Pollas en las apuestas
Ya más tranquilo, quise retomar la actividad. De nuevo, los primeros bandazos resultaron infructuosos, pero pronto entré en calor. El primer estacazo llegó al adentrarme en el término «aleluya». En contra de lo que yo creía, una de sus definiciones es: «persona o animal de extremada flacura». El diccionario me devolvía, otra vez, al mundo terrenal del que nunca debí salir, espiritualidades aparte, y me pedía olvidar las alabanzas a dioses lejanos para centrarme en estas costillas que, según mi madre, cada día asoman con más fuerza. El concepto había viajado, sin quererlo, del misticismo al estómago en un solo instante. La eterna discusión entre el cuerpo y el alma. Pero, en fin, con el espíritu y la flaqueza dando vueltas aún por mi mente, extraje de nuevo la botella de vino de la cámara, sabedor de la difícil singladura que se me presentaba.
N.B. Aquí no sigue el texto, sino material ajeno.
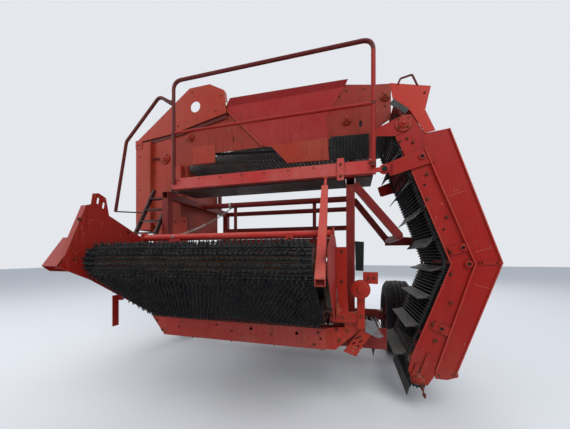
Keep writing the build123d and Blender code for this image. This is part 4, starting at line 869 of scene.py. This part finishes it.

Así llegó a mí un nuevo escollo: «grey». Intuía, por el influjo de alguna novela galdosiana, el concepto que le habrían atribuido, mas dejándome llevar por las últimas modas literarias (ya saben, las cincuenta sombras sexuales y todo eso), quise cerciorarme. Efectivamente, «grey» puede definirse como «rebaño». Me sonreí evitando exponer la relación que, de manera maliciosa, encontraba entre la definición y las modas literarias anteriormente referidas. Apuré el vino de un trago y, todavía con una sonrisa en la boca, una nueva maldad cruzó por mi teclado. La definición de la palabra «polla» no me pudo causar mayor perplejidad: «apuesta, especialmente en carreras de caballos». Ya me había servido la tercera copa cuando comprendí que el juego tenía que acabar.
El espejo me devolvió la figura de un loco («molusco de carne comestible») algo hortera («mancebo de ciertas tiendas») con los ojos («agujeros del pan») colorados («verdes»). Me dispuse a cerrar la sesión cuando, ya ebrio de semanticidad y alcohol, recordé una acepción que siempre me había parecido graciosa. Tecleé la palabra «lobo» en el buscador de la RAE y esperé a que el resultado le diese la razón a mi maltrecha memoria. Ahí estaba: «embriaguez, borrachera». No se me ocurría un mejor final para tan macabra actividad. Con dificultades etílicas apagué el ordenador para salir a la calle y tomar contacto con la verdadera realidad, esa de la que me había despegado durante mi viaje por el diccionario. Maldije a mi madre a la vez que entendía por qué su generación siempre será superior a la nuestra en lo que a imaginación se refiere. De fondo podía escucharse el rumor de la televisión del vecino exprimiendo los cerebros de los espectadores. Cerré la puerta con desprecio.